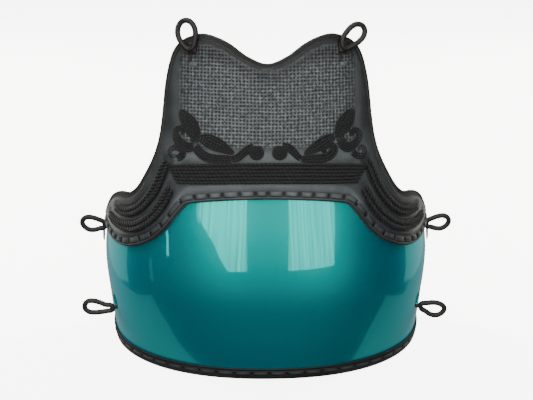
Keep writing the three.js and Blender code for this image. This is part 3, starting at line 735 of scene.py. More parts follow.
def shell_part():
    """Outer and inner face as grids over azimuth and height, with a ring of faces round each side
    hole: ring points lie on straight lines from the hole's circle to the block cut for it."""
    columns, rows = 321, 73
    azimuth, v = np.meshgrid(np.linspace(-REAR_AZIMUTH, REAR_AZIMUTH, columns),
                             np.linspace(0, 1, rows), indexing="ij")
    foot = (RIM_WALL + GAP) / BODY_HEIGHT
    height = foot + (shell_top(np.abs(azimuth)) - foot) * v
    keep = np.ones((columns - 1, rows - 1), bool)
    count = columns * rows
    steps = np.array([0.4, 0.75, 1.0])[:, None, None]
    spots, rings = [], []
    extra = 0
    for side in (-1, 1):
        middle = np.array([side * SIDE_HOLE_AT[0], SIDE_HOLE_AT[1]])
        scale = np.array([np.linalg.norm(along_azimuth(*middle)),
                          np.linalg.norm(along_height(*middle))])
        cut = 1.5 * SIDE_HOLE_RADIUS
        i = np.flatnonzero(np.abs(azimuth[:, 0] - middle[0]) * scale[0] < cut)
        column = height[i[len(i) // 2]]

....

Exactly reproduce the material above.

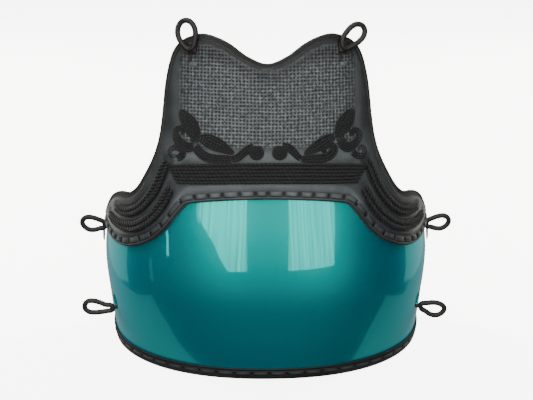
Keep writing the three.js and Blender code for this image. This is part 3, starting at line 735 of scene.py. More parts follow.
def shell_part():
    """Outer and inner face as grids over azimuth and height, with a ring of faces round each side
    hole: ring points lie on straight lines from the hole's circle to the block cut for it."""
    columns, rows = 321, 73
    azimuth, v = np.meshgrid(np.linspace(-REAR_AZIMUTH, REAR_AZIMUTH, columns),
                             np.linspace(0, 1, rows), indexing="ij")
    foot = (RIM_WALL + GAP) / BODY_HEIGHT
    height = foot + (shell_top(np.abs(azimuth)) - foot) * v
    keep = np.ones((columns - 1, rows - 1), bool)
    count = columns * rows
    steps = np.array([0.4, 0.75, 1.0])[:, None, None]
    spots, rings = [], []
    extra = 0
    for side in (-1, 1):
        middle = np.array([side * SIDE_HOLE_AT[0], SIDE_HOLE_AT[1]])
        scale = np.array([np.linalg.norm(along_azimuth(*middle)),
                          np.linalg.norm(along_height(*middle))])
        cut = 1.5 * SIDE_HOLE_RADIUS
        i = np.flatnonzero(np.abs(azimuth[:, 0] - middle[0]) * scale[0] < cut)
        column = height[i[len(i) // 2]]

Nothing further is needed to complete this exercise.